Of the estimated $33.8 billion in hotel rooms booked online in 2011, about 55 percent, or $18.6 billion, came directly through hotels' own websites, according to Carroll Rheem, director of research at PhoCusWright Inc., a research firm. About 45 percent, or $15.2 billion, was booked through online travel agents — up from only $2 billion as recently as 2001, Rheem said.

As the popularity of online sites has grown, so has the cut paid to the online travel agencies. That's been a growing source of angst for hoteliers, who see razor-thin margins on some rooms sold through online sites.

Today, commissions enjoyed by the online travel agencies can be as much as 30 percent of the rate the consumer pays for the room, said John Davis, an online travel pioneer and chief executive of Roomkey.com.

Davis, whose company has 22 employees, would not reveal the commission rate Roomkey.com charges. But he said it will be "far less than the going rate that's out there."

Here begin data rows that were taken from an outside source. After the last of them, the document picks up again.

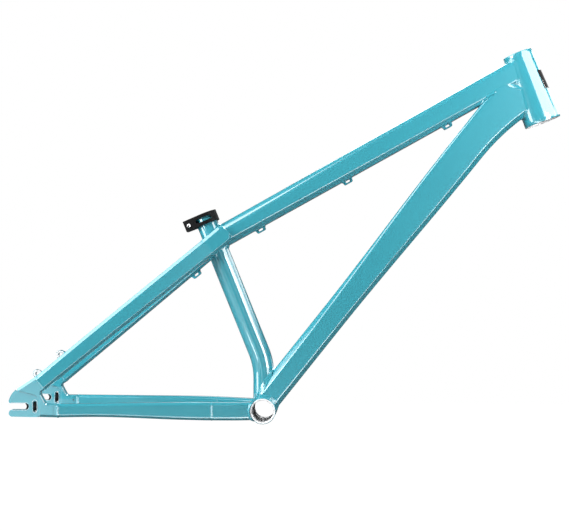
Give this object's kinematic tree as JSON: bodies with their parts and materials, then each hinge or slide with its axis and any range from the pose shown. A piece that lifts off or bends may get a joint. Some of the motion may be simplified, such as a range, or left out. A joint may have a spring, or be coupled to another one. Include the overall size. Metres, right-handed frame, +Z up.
{
  "type": "bicycle frame",
  "caption": "Welded aluminium hardtail frame with shaped tubes, slotted dropouts with axle tensioners, a disc brake mount and a seat clamp.",
  "frame": {"origin": "centre of the bottom bracket shell", "axes": "+X forward to the head tube, +Y to the rider's left along the bottom bracket's axis, +Z up"},
  "size_m": [0.8877, 0.1602, 0.6149],
  "materials": {
    "turquoise_paint": "gloss",
    "black_anodised": "satin",
    "bright_steel": "satin"
  },
  "bodies": {
    "frame": {"head_tube": "turquoise_paint", "head_badge": "black_anodised", "top_tube": "turquoise_paint", "down_tube": "turquoise_paint", "seat_tube": "turquoise_paint", "bottom_bracket_shell": "turquoise_paint", "seat_stay_right": "turquoise_paint", "seat_stay_left": "turquoise_paint", "seat_stay_cap_right": "turquoise_paint", "seat_stay_cap_left": "turquoise_paint", "seat_stay_bridge": "turquoise_paint", "chain_stay_right": "turquoise_paint", "chain_stay_left": "turquoise_paint", "dropout_right": "turquoise_paint", "dropout_left": "turquoise_paint", "disc_brake_mount": "turquoise_paint", "top_tube_cable_guides": "turquoise_paint", "seat_stay_cable_guide": "turquoise_paint"},
    "tensioner_right_nut": {"tensioner_nut_right": "black_anodised"},
    "tensioner_right_slider": {"tensioner_saddle_right": "black_anodised", "tensioner_stud_right": "bright_steel"},
    "tensioner_left_nut": {"tensioner_nut_left": "black_anodised"},
    "tensioner_left_slider": {"tensioner_saddle_left": "black_anodised", "tensioner_stud_left": "bright_steel"},
    "seat_clamp": {"seat_clamp_band": "black_anodised", "seat_clamp_barrel_nut": "bright_steel"},
    "clamp_bolt": {"seat_clamp_bolt": "bright_steel"}
  },
  "joints": [
    {"name": "tensioner_right_turn", "type": "hinge", "parent": "frame", "child": "tensioner_right_nut", "pos_m": [-0.3582, -0.0725, 0.0124], "axis": [1, 0, 0], "range_deg": [0, 3600]},
    {"name": "tensioner_right_slide", "type": "slide", "parent": "frame", "child": "tensioner_right_slider", "axis": [-1, 0, 0], "range_m": [0, 0.01]},
    {"name": "tensioner_left_turn", "type": "hinge", "parent": "frame", "child": "tensioner_left_nut", "pos_m": [-0.3582, 0.0725, 0.0124], "axis": [1, 0, 0], "range_deg": [0, 3600]},
    {"name": "tensioner_left_slide", "type": "slide", "parent": "frame", "child": "tensioner_left_slider", "axis": [-1, 0, 0], "range_m": [0, 0.01]},
    {"name": "seat_clamp_slide", "type": "slide", "parent": "frame", "child": "seat_clamp", "axis": [-0.3746, 0, 0.9272], "range_m": [0, 0.04]},
    {"name": "clamp_bolt_turn", "type": "hinge", "parent": "seat_clamp", "child": "clamp_bolt", "pos_m": [-0.12251, 0, 0.30155], "axis": [0, 1, 0], "range_deg": [0, 720]}
  ],
  "couplings": [
    {"joint": "tensioner_right_turn", "follows": "tensioner_right_slide", "rad_per_m": 6283.2},
    {"joint": "tensioner_left_turn", "follows": "tensioner_left_slide", "rad_per_m": 6283.2}
  ]
}
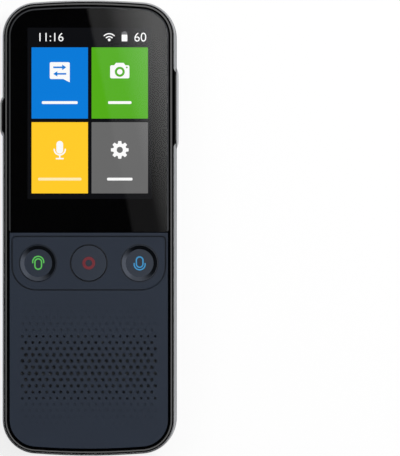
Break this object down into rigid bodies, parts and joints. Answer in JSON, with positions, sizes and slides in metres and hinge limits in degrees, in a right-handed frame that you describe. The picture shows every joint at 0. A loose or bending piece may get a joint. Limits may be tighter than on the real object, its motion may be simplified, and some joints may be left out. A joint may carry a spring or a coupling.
{
  "type": "handheld translator",
  "caption": "Slim handheld voice translator with a display, round front keys over a speaker grille, side keys and a rear camera with a flash.",
  "frame": {"origin": "centre of the bounding box at its lowest level, the crest of the camera ring, with the translator lying on its back", "axes": "+Z out of the display, +Y to the top end with the display and the camera, +X to the right of someone facing the display"},
  "size_m": [0.0524, 0.1332, 0.013],
  "materials": {
    "shell_plastic": "fine satin, dark slate",
    "rim_plastic": "polished black",
    "panel_plastic": "fine satin, dark slate",
    "key_plastic": "satin with a printed mark",
    "side_key_plastic": "satin black",
    "cover_glass": "polished, black border printed behind",
    "lcd_glass": "polarised stack",
    "window_glass": "polished",
    "lens_glass": "coated",
    "flash_plastic": "milky diffuser",
    "ring_metal": "satin black anodised",
    "inner_black": "moulded black",
    "inner_white": "moulded white",
    "switch_plunger": "moulded red",
    "steel_sheet": "plain stamped",
    "magnet_nickel": "nickel plated",
    "circuit_board": "solder mask",
    "flex_film": "amber film",
    "foam_rubber": "soft",
    "battery_foil": "matt foil pouch",
    "lead_rubber": "insulation",
    "adhesive": "double sided tape",
    "contact_brass": "gold plated"
  },
  "bodies": {
    "housing": {"rear_shell": "shell_plastic", "front_frame": "rim_plastic", "cover_glass": "cover_glass", "touch_sensor": "lcd_glass", "glass_tape": "foam_rubber", "lcd_cell": "lcd_glass", "backlight": "inner_white", "display_bracket": "steel_sheet", "display_flex": "flex_film", "display_connector": "inner_white", "front_panel": "panel_plastic", "key_plate": "panel_plastic", "grille_mesh": "inner_black", "speaker_gasket": "foam_rubber", "speaker": "inner_black", "speaker_magnet": "magnet_nickel", "camera_ring": "ring_metal", "camera_window": "window_glass", "camera_mask": "inner_black", "camera_lens": "lens_glass", "camera_module": "inner_black", "flash_lens": "flash_plastic", "flash_led": "inner_white", "rear_microphone": "steel_sheet", "rear_mic_boot": "foam_rubber", "main_board": "circuit_board", "port_board": "circuit_board", "board_link_flex": "flex_film", "processor": "inner_black", "processor_shield": "steel_sheet", "radio_shield": "steel_sheet", "battery": "battery_foil", "battery_tape": "adhesive", "battery_leads": "lead_rubber", "battery_connector": "inner_white", "antenna": "flex_film", "usb_shell": "steel_sheet", "usb_tongue": "inner_black", "usb_contacts": "contact_brass", "bottom_microphone": "steel_sheet", "bottom_mic_boot": "foam_rubber", "left_key_switch": "inner_black", "centre_key_switch": "inner_black", "right_key_switch": "inner_black", "volume_switches": "steel_sheet", "power_switch": "steel_sheet", "board_screws": "steel_sheet", "port_screws": "steel_sheet"},
    "left_key": {"key_left": "key_plastic", "left_switch_stem": "switch_plunger"},
    "centre_key": {"key_centre": "key_plastic", "centre_switch_stem": "switch_plunger"},
    "right_key": {"key_right": "key_plastic", "right_switch_stem": "switch_plunger"},
    "volume": {"volume_rocker": "side_key_plastic", "volume_switch_stems": "switch_plunger"},
    "power": {"power_button": "side_key_plastic", "power_switch_stem": "switch_plunger"}
  },
  "joints": [
    {"name": "left_key_press", "type": "slide", "parent": "housing", "child": "left_key", "axis": [0, 0, -1], "range_m": [0, 0.0004], "stiffness_N_per_m": 800, "springref_m": -0.001},
    {"name": "centre_key_press", "type": "slide", "parent": "housing", "child": "centre_key", "axis": [0, 0, -1], "range_m": [0, 0.0004], "stiffness_N_per_m": 800, "springref_m": -0.001},
    {"name": "right_key_press", "type": "slide", "parent": "housing", "child": "right_key", "axis": [0, 0, -1], "range_m": [0, 0.0004], "stiffness_N_per_m": 800, "springref_m": -0.001},
    {"name": "volume_rock", "type": "hinge", "parent": "housing", "child": "volume", "pos_m": [0.02305, 0.035, 0.00848], "axis": [0, 0, 1], "range_deg": [-1.6, 1.6], "stiffness_Nm_per_rad": 0.2},
    {"name": "power_press", "type": "slide", "parent": "housing", "child": "power", "axis": [1, 0, 0], "range_m": [0, 0.0003], "stiffness_N_per_m": 800, "springref_m": -0.001}
  ]
}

The cost of using online travel agencies "has become such that it is almost unsustainable," he said. "With high commissions, it's hard for the hotelier to make money."

If Roomkey.com becomes popular, chains will probably make fewer rooms available to online sites such as Hotels.com.

Taylor Cole, a spokeswoman for Dallas-based Hotels.com, said the popular website lists "145,000 hotels in more than 60 countries" and continues "to come up with ways to grow our base."

She declined to talk about commissions charged by Hotels.com or to say if the company is looking at lowering those fees to hang on to market share.

"Consumers want choice, and this is another option for consumers," she said.

Rheem, the researcher, noted that this is not the first time the hotels have tried to bypass the online travel agents.